Note how many lines in the entries contain the string "into", then give that number and nothing else.

▶ **Data extract**:
^^^^

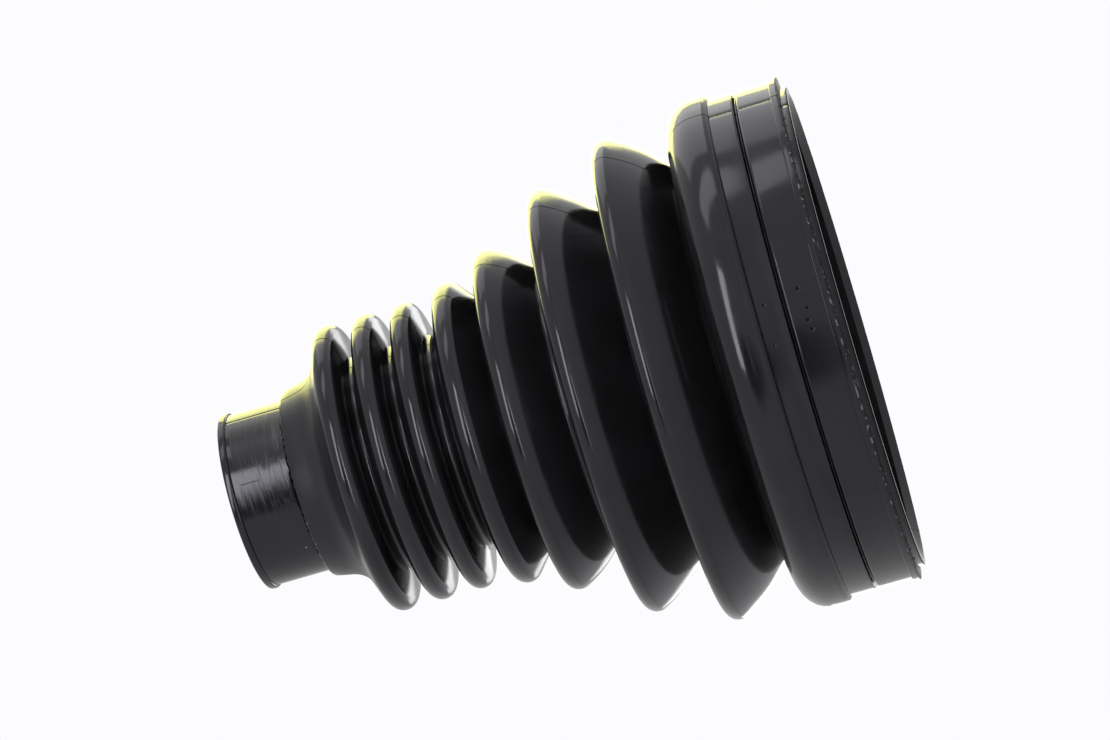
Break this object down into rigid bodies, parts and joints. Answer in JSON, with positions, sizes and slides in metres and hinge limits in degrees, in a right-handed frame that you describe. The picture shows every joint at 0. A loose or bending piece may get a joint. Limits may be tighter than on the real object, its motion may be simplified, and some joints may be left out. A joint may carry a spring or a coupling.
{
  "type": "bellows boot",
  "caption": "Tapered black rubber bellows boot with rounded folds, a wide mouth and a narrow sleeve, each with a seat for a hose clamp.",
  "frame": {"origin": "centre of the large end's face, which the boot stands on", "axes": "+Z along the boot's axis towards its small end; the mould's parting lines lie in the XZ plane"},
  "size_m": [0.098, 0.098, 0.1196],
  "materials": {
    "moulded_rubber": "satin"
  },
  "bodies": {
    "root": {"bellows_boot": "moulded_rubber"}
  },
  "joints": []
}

^^^^

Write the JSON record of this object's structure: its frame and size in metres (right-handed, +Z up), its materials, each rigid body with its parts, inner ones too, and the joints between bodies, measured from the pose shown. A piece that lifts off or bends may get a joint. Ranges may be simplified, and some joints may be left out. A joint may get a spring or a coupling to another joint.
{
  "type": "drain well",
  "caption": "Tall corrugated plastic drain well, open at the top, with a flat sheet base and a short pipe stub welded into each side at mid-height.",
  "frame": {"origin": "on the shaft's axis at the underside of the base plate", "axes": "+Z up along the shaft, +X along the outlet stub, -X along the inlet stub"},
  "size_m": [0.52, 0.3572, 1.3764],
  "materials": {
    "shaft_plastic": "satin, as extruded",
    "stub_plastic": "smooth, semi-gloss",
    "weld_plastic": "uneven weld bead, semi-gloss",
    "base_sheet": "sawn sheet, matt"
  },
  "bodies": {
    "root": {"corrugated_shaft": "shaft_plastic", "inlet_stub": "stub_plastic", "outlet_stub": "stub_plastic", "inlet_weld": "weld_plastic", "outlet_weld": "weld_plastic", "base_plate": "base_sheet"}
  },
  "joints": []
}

^^^^

▶ **Response**: 2